Records with modeling code
--- START ---

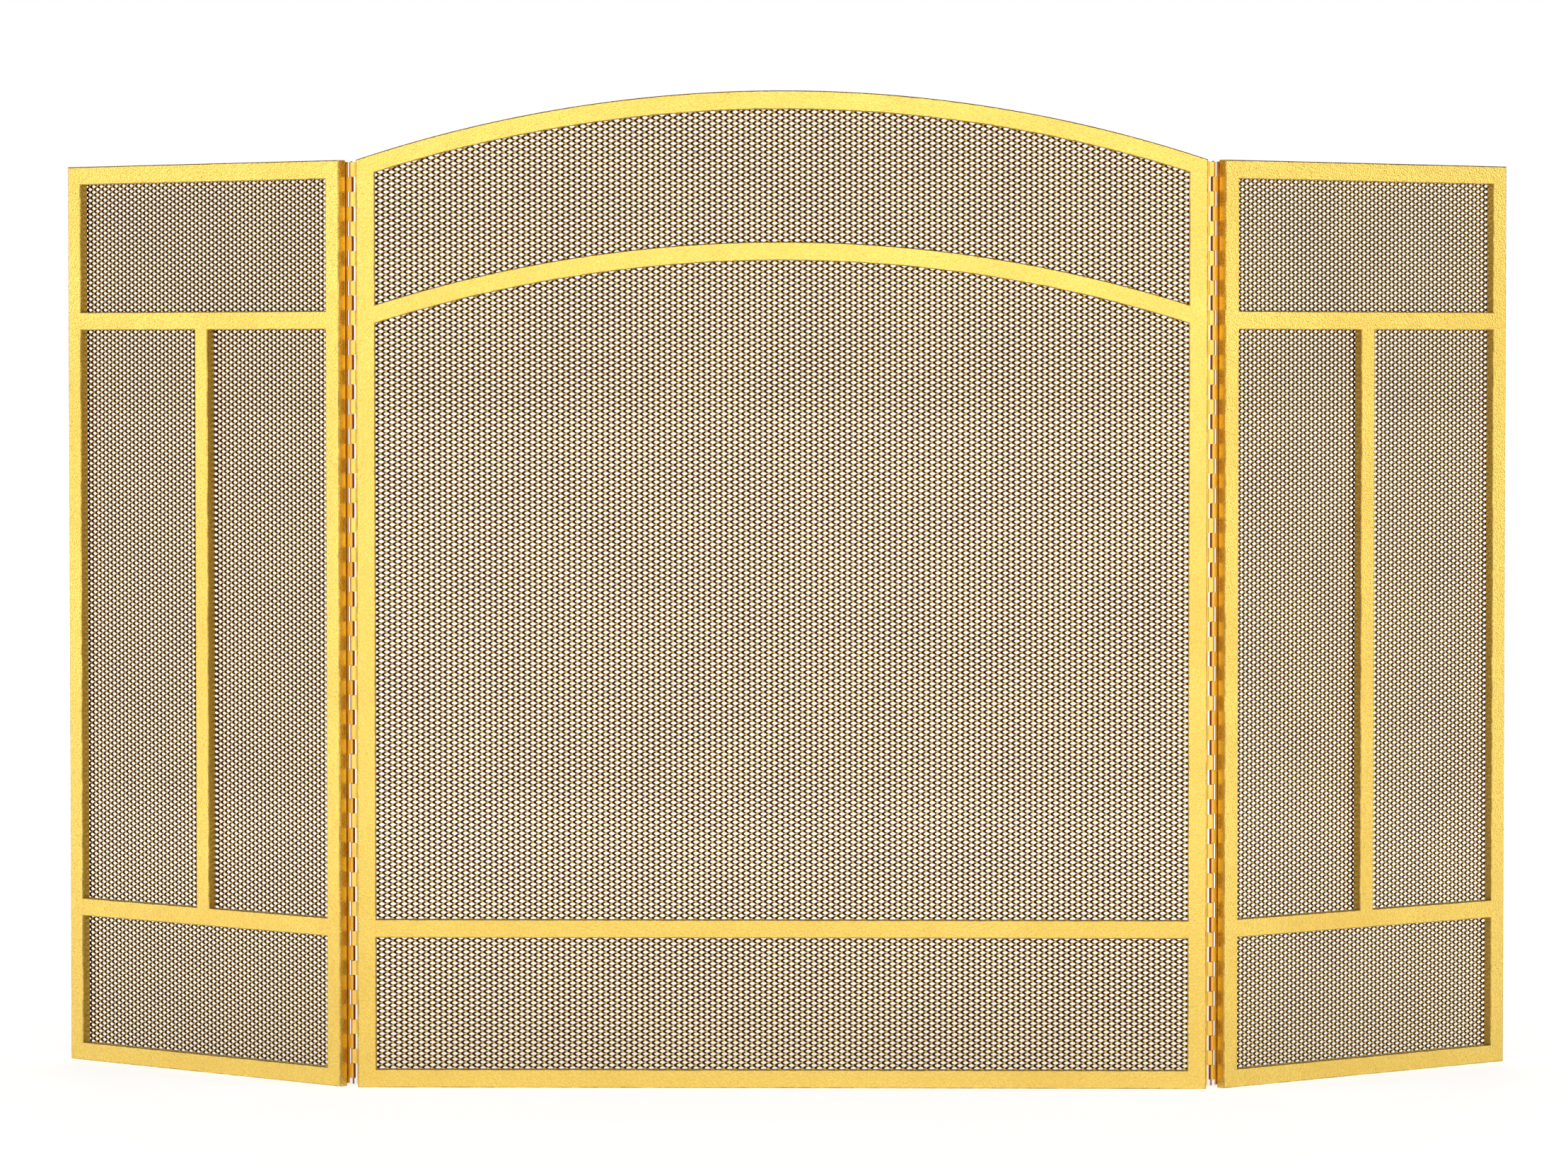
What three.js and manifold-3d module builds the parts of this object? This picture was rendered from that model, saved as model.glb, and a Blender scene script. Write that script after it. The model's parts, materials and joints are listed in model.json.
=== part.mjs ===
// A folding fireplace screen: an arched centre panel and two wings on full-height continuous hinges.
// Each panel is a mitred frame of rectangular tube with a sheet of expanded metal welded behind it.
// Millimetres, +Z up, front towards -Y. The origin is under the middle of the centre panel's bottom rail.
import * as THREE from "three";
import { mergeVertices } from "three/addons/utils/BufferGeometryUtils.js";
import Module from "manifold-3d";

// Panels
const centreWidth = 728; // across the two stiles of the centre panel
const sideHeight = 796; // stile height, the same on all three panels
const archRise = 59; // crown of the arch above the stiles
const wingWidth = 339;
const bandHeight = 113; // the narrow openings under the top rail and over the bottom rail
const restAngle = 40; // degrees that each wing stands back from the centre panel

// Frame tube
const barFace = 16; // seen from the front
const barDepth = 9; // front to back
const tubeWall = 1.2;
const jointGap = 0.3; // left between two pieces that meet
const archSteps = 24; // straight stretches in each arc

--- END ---
--- START ---

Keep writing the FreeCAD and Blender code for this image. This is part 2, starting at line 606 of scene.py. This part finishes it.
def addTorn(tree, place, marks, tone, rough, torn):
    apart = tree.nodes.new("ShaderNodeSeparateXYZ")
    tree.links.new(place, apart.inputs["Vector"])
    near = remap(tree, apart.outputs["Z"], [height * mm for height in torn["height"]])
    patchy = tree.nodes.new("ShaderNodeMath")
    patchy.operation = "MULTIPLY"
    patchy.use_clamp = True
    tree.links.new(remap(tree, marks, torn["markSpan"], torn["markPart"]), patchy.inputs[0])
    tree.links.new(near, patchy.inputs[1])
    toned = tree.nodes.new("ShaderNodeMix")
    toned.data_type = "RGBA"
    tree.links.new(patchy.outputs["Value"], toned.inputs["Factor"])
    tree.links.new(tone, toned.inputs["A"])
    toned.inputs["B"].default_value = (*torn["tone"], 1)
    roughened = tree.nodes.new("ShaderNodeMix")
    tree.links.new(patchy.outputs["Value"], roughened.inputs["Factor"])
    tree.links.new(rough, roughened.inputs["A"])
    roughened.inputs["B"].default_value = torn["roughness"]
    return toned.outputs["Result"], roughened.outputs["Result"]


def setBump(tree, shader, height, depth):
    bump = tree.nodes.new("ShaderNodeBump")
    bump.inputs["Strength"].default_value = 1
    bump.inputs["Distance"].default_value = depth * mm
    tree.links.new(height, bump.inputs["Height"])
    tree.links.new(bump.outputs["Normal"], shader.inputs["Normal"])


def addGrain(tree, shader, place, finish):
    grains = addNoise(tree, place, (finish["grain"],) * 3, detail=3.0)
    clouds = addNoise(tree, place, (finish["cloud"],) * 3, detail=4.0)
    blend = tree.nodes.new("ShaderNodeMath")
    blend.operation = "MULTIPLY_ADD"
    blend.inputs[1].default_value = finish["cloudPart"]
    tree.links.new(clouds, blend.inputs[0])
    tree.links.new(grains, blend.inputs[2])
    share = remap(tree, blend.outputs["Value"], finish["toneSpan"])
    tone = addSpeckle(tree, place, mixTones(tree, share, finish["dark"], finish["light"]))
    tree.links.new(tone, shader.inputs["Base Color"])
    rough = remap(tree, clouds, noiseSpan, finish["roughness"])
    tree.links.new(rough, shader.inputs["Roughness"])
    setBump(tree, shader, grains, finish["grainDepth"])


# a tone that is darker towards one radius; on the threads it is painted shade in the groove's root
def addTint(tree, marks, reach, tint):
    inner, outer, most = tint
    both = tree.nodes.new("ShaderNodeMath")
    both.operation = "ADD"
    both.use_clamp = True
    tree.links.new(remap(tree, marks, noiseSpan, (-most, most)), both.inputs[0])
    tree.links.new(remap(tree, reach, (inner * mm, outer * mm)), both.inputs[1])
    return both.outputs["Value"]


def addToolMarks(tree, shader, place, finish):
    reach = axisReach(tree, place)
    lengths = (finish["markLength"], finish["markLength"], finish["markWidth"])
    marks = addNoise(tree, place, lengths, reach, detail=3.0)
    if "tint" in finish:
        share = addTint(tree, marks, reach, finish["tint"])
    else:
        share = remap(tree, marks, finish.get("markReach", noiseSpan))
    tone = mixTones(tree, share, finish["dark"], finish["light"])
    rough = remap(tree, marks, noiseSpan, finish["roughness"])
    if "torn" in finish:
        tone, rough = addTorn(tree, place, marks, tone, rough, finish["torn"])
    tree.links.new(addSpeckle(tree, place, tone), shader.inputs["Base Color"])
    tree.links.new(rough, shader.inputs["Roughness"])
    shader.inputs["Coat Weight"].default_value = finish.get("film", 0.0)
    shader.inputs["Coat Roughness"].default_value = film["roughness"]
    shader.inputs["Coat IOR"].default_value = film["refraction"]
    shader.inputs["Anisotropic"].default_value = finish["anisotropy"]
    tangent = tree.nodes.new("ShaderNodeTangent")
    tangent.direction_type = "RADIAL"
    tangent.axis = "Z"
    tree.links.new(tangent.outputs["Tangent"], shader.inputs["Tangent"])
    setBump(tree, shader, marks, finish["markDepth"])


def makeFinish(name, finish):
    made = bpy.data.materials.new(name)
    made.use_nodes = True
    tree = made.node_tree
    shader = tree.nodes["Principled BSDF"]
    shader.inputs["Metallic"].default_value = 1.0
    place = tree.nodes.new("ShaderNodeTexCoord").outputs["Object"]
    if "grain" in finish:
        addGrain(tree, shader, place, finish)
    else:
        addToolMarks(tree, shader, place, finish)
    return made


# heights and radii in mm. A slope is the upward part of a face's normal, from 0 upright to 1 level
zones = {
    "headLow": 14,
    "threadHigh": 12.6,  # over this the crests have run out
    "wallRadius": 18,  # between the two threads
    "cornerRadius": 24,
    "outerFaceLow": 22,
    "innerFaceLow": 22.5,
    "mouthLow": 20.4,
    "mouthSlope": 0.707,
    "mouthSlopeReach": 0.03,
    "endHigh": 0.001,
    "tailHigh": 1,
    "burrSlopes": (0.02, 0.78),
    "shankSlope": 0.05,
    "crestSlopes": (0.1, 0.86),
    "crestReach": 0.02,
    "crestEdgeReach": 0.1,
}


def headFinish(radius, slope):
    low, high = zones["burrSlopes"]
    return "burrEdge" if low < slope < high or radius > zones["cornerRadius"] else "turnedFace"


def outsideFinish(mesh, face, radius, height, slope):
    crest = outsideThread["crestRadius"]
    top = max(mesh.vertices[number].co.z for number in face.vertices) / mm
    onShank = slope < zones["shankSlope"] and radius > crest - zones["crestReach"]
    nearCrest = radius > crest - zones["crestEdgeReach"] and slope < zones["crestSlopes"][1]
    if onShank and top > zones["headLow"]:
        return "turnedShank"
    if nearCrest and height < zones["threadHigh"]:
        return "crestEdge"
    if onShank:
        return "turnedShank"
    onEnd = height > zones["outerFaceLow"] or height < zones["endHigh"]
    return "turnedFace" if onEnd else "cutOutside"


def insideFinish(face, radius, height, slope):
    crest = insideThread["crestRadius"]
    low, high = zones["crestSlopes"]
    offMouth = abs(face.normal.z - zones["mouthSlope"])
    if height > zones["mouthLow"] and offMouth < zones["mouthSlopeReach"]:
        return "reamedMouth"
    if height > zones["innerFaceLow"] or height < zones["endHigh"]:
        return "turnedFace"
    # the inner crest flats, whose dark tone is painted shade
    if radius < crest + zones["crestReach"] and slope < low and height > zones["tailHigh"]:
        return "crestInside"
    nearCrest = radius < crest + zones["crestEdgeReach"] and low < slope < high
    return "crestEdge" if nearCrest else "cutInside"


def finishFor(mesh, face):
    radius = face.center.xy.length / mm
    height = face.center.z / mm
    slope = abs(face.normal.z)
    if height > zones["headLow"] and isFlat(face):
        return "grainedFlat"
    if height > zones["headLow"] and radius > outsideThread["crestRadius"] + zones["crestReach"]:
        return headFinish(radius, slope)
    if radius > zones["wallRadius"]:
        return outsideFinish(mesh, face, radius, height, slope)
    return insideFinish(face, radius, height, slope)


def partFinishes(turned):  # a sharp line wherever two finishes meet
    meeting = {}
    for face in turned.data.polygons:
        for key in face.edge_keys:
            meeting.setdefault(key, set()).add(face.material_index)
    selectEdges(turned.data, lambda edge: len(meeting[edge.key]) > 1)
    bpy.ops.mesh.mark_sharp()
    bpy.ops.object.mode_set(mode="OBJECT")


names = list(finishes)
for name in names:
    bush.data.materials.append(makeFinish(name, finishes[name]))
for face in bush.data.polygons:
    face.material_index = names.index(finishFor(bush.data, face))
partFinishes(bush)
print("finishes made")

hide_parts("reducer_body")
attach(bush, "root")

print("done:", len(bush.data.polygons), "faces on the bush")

--- END ---

> Your objective: Retype exactly what runs from the line containing "What three.js and" through the line containing "const archSteps = 24;", both lines included, and stop there.

> Task output:
What three.js and manifold-3d module builds the parts of this object? This picture was rendered from that model, saved as model.glb, and a Blender scene script. Write that script after it. The model's parts, materials and joints are listed in model.json.
=== part.mjs ===
// A folding fireplace screen: an arched centre panel and two wings on full-height continuous hinges.
// Each panel is a mitred frame of rectangular tube with a sheet of expanded metal welded behind it.
// Millimetres, +Z up, front towards -Y. The origin is under the middle of the centre panel's bottom rail.
import * as THREE from "three";
import { mergeVertices } from "three/addons/utils/BufferGeometryUtils.js";
import Module from "manifold-3d";

// Panels
const centreWidth = 728; // across the two stiles of the centre panel
const sideHeight = 796; // stile height, the same on all three panels
const archRise = 59; // crown of the arch above the stiles
const wingWidth = 339;
const bandHeight = 113; // the narrow openings under the top rail and over the bottom rail
const restAngle = 40; // degrees that each wing stands back from the centre panel

// Frame tube
const barFace = 16; // seen from the front
const barDepth = 9; // front to back
const tubeWall = 1.2;
const jointGap = 0.3; // left between two pieces that meet
const archSteps = 24; // straight stretches in each arc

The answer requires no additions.